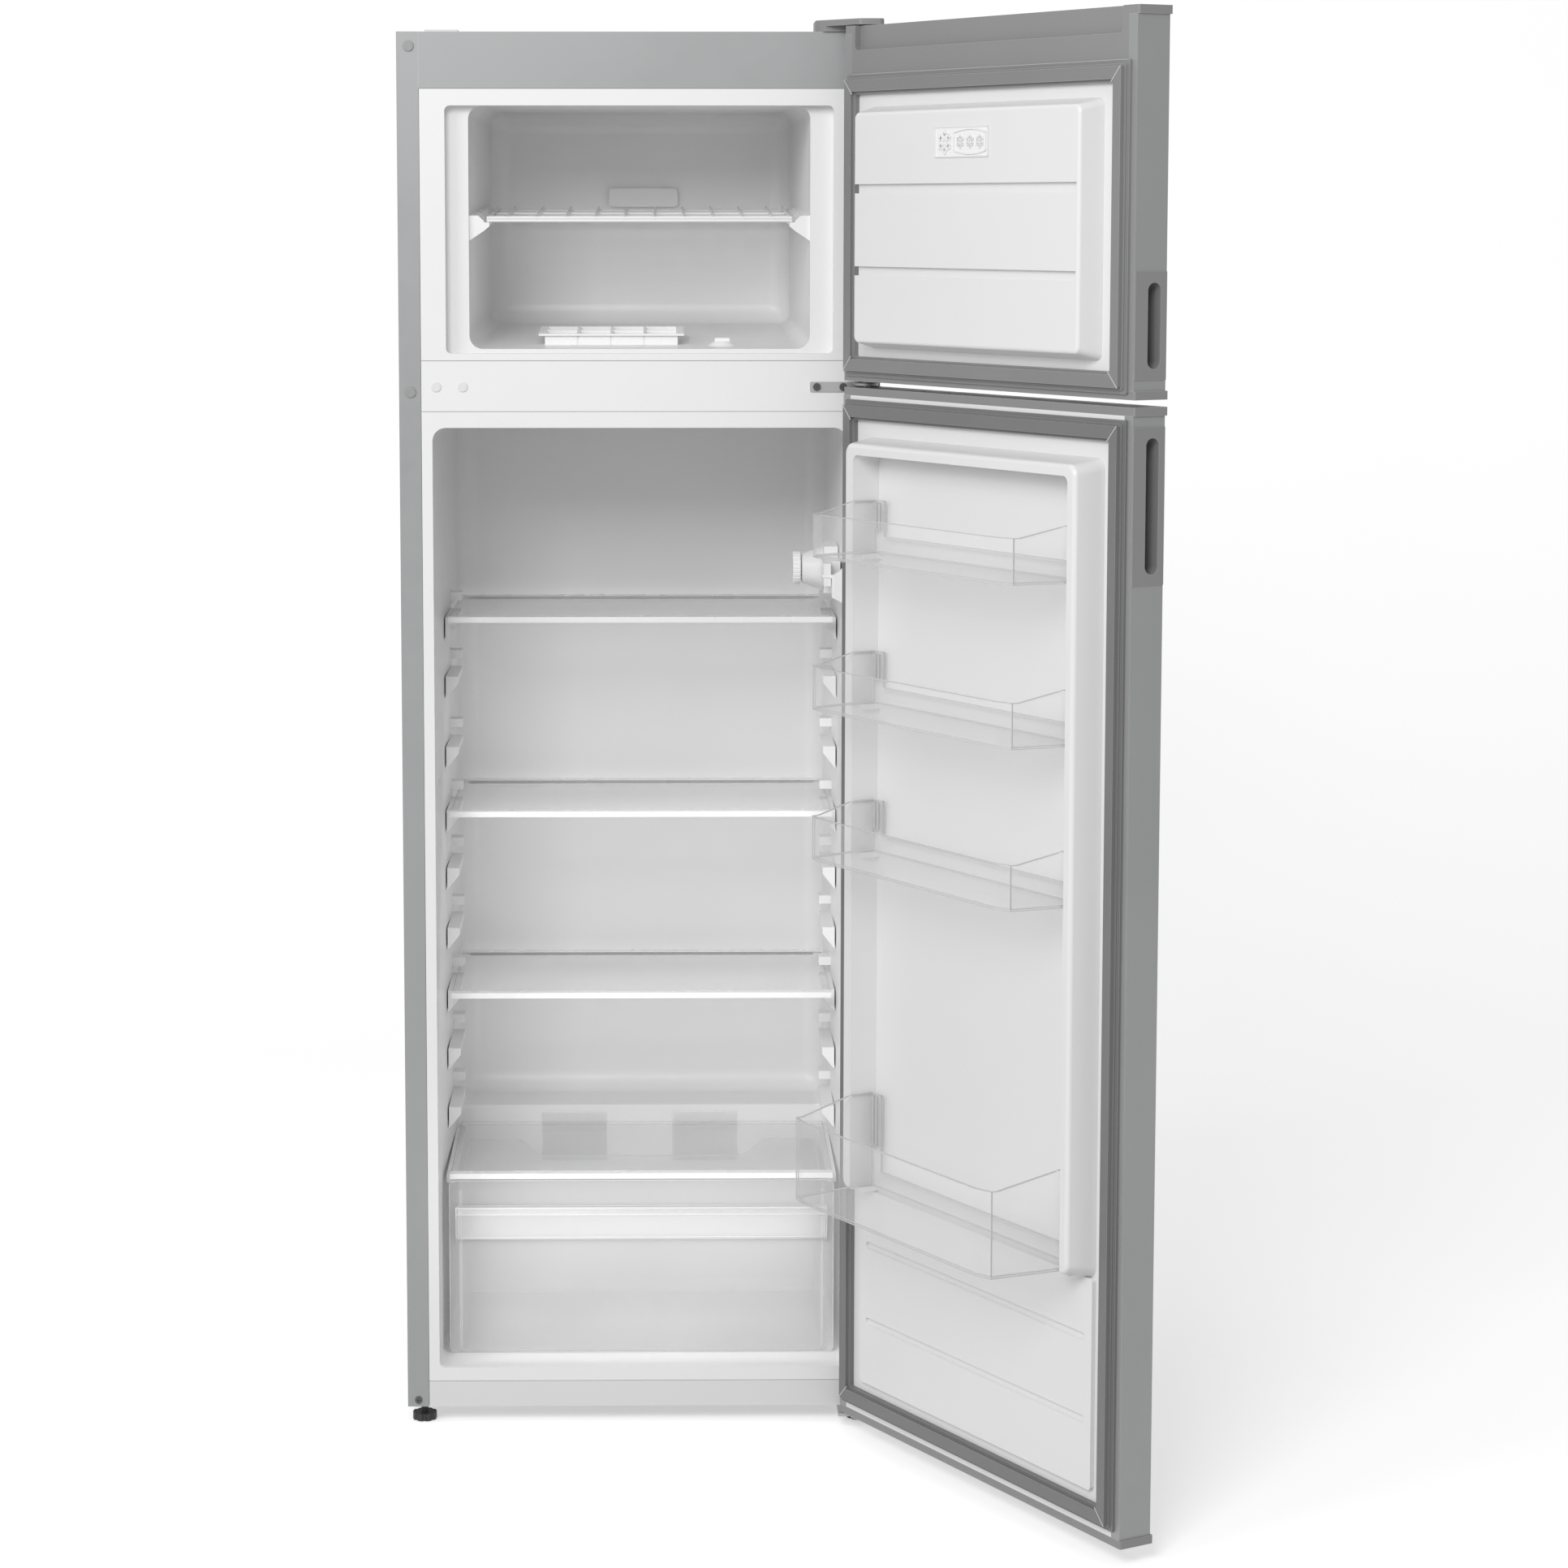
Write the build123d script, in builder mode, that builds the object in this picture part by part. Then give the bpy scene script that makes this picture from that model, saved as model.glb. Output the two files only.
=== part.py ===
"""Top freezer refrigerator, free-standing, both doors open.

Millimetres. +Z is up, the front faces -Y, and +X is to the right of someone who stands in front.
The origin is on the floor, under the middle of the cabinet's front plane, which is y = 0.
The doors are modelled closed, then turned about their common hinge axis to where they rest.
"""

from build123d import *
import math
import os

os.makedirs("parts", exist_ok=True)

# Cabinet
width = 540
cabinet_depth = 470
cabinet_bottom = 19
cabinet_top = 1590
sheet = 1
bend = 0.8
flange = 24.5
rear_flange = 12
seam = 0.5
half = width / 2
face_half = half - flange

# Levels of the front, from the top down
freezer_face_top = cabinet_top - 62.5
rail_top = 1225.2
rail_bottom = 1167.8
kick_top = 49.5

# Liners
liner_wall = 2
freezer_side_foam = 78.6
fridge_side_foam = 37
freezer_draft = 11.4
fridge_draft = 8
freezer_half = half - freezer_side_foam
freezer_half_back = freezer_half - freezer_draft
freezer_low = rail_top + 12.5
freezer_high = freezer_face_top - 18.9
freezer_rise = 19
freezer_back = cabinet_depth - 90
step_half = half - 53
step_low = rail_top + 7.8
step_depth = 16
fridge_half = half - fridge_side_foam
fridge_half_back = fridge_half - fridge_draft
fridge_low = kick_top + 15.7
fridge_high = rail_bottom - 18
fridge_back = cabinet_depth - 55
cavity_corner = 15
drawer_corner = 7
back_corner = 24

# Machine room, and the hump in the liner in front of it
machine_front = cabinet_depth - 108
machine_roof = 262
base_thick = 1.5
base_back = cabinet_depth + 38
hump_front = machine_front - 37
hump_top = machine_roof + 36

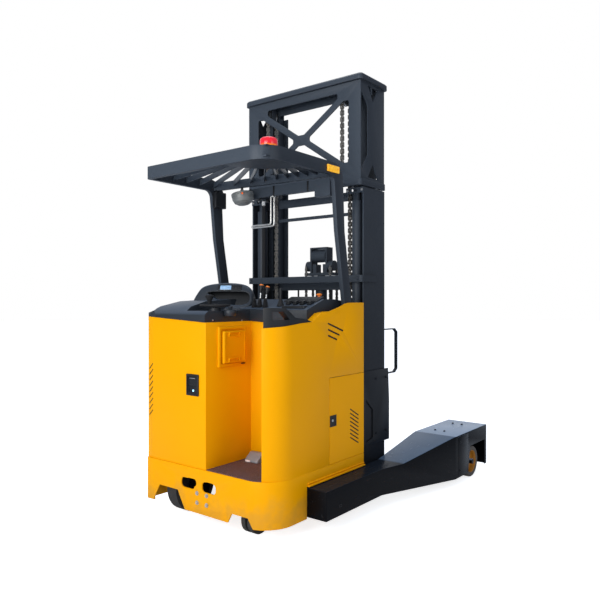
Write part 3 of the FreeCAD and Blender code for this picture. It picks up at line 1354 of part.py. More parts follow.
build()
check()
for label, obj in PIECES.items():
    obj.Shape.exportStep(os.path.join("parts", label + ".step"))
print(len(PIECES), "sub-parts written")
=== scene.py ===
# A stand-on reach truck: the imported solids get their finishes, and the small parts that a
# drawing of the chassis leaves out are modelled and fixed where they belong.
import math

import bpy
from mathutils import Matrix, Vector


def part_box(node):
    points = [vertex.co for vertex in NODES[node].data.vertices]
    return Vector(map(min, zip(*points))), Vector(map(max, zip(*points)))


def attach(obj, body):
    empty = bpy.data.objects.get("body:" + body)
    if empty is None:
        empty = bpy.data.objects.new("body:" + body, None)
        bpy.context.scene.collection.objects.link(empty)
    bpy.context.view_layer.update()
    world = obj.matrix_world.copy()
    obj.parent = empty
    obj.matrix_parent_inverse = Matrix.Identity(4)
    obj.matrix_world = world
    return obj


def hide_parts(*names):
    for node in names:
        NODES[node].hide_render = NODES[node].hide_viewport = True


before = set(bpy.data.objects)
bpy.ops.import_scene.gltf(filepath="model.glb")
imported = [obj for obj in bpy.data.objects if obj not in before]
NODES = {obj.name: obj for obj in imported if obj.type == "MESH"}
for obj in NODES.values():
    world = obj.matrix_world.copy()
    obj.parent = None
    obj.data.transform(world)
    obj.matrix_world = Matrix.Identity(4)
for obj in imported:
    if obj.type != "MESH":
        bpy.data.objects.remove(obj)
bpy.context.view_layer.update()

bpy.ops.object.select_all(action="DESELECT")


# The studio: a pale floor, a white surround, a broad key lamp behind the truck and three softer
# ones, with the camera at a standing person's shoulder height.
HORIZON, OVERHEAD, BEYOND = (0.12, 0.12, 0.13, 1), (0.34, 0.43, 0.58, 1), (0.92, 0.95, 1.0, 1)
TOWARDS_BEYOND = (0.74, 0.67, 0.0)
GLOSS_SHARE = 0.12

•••

▶ **TASK DESCRIPTION**: Using the data above, repeat exactly the lines that begin at the line with "for label, obj" and end at the line with "obj.parent = empty", both ends included.

▶ **ANSWER TO THIS EXERCISE**:
for label, obj in PIECES.items():
    obj.Shape.exportStep(os.path.join("parts", label + ".step"))
print(len(PIECES), "sub-parts written")
=== scene.py ===
# A stand-on reach truck: the imported solids get their finishes, and the small parts that a
# drawing of the chassis leaves out are modelled and fixed where they belong.
import math

import bpy
from mathutils import Matrix, Vector


def part_box(node):
    points = [vertex.co for vertex in NODES[node].data.vertices]
    return Vector(map(min, zip(*points))), Vector(map(max, zip(*points)))


def attach(obj, body):
    empty = bpy.data.objects.get("body:" + body)
    if empty is None:
        empty = bpy.data.objects.new("body:" + body, None)
        bpy.context.scene.collection.objects.link(empty)
    bpy.context.view_layer.update()
    world = obj.matrix_world.copy()
    obj.parent = empty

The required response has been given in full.